Dari Rumah Sederhana ke Fakultas Kedokteran UI: Perjalanan Iqbal Rasyid Menembus Batas

Di sebuah rumah sederhana di Bengkulu, harapan besar tumbuh dalam diri seorang remaja bernama Iqbal Rasyid Achmad Faqih. Terlahir dari keluarga dengan penghasilan pas-pasan, Iqbal tak pernah menyerah pada keadaan. Hari ini, namanya tercatat sebagai salah satu calon mahasiswa Fakultas Kedokteran Universitas Indonesia (UI), kampus impian banyak pelajar di seluruh negeri.
Lahir pada 30 Juni 2007, Iqbal tumbuh dalam lingkungan penuh keterbatasan. Ayahnya, Agus Hermanto, bekerja sebagai buruh harian lepas, sementara sang ibu, Suhaima, sepenuhnya mengurus rumah tangga. Namun, dari rumah kecil itulah muncul mimpi besar: menjadi seorang dokter.
Sejak duduk di bangku SMP Negeri 1 Kota Bengkulu, Iqbal telah menunjukkan ketekunannya dalam belajar. Ia bukan hanya siswa yang rajin di kelas, tapi juga aktif dalam berbagai lomba—cerdas cermat, olimpiade sains, riset ilmiah, hingga lomba hadits. Salah satu pencapaian membanggakan datang ketika ia berhasil meraih medali perunggu bidang IPA di ajang Kompetisi Sains Nasional (KSN).
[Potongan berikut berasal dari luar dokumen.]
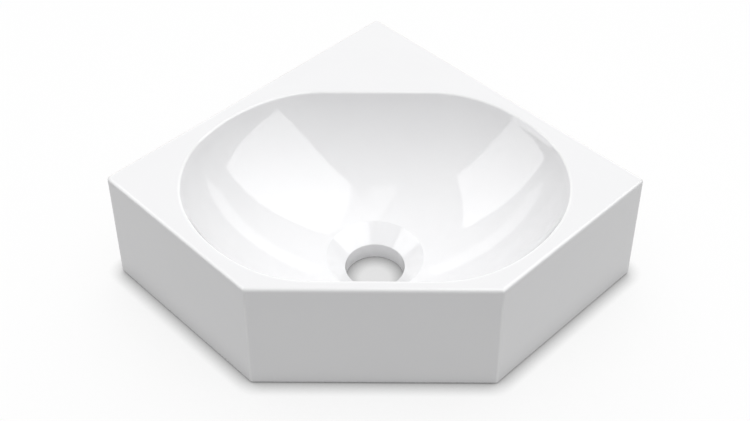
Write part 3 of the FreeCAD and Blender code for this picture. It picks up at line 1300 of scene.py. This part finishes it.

Langkah Iqbal tak terhenti di sana. Ia melanjutkan pendidikan di MAN Insan Cendekia Bengkulu Tengah melalui jalur beasiswa. Di madrasah ini, bakat dan semangatnya semakin terasah. Fisika, riset, dan debat Bahasa Indonesia menjadi bidang yang ia dalami. Ia kembali membawa nama Bengkulu ke tingkat nasional dalam ajang Kompetisi Sains Madrasah (KSM) di Ternate, Maluku Utara.
Menjelang kelas 12, Iqbal mulai fokus pada satu tujuan besar: lulus ke Fakultas Kedokteran UI lewat Seleksi Nasional Berdasarkan Tes (SNBT). Sejak semester pertama, ia sudah mencicil materi UTBK, mengikuti berbagai tryout, membuat kelompok belajar, dan mengikuti bimbingan intensif yang difasilitasi madrasah.
“Libur sekolah bukan waktu untuk santai. Saya dan teman-teman belajar di Perpustakaan Daerah Bengkulu dari pagi sampai sore, malamnya belajar bareng di rumah secara bergiliran,” cerita Iqbal.
Namun, jalan menuju impian tidak selalu mulus. Iqbal sempat gagal dalam jalur SNBP. Tapi, kegagalan itu justru menjadi pelecut semangat. Ia terus belajar dengan giat, memperbaiki strategi, dan akhirnya—usaha itu terbayar. Iqbal dinyatakan lolos SNBT ke Fakultas Kedokteran UI.
“Kuncinya adalah konsistensi dan menjaga semangat belajar. Bukan cuma rajin, tapi juga menjaga kesehatan mental agar tidak burnout. Lingkungan belajar yang positif dan evaluasi diri itu penting,” ujarnya mantap.
Kini, Iqbal menghadapi tantangan baru: biaya pendidikan. Jakarta bukan kota murah, dan menjadi mahasiswa kedokteran berarti menempuh pendidikan panjang dengan biaya tinggi. Tapi Iqbal tak gentar.
“Saya tidak ingin membebani orang tua. Harapan saya bisa menjalani kuliah dengan lancar dan membanggakan mereka,” katanya.
Dukungan keluarga menjadi bahan bakar semangat Iqbal. Sang ayah, Agus Hermanto, tak bisa menyembunyikan rasa haru dan bangganya. “Saya siap berkorban apa pun demi anak saya. Meski penghasilan pas-pasan, saya percaya anak saya akan berhasil dengan ketekunan dan pertolongan Allah,” tuturnya sambil menahan air mata.
Kisah Iqbal Rasyid adalah pengingat bahwa mimpi besar tidak hanya milik mereka yang lahir dari kelimpahan. Dengan tekad, kerja keras, dan doa, siapa pun bisa menembus batas dan membuktikan bahwa keterbatasan bukanlah akhir dari segalanya, melainkan awal dari perjalanan luar biasa.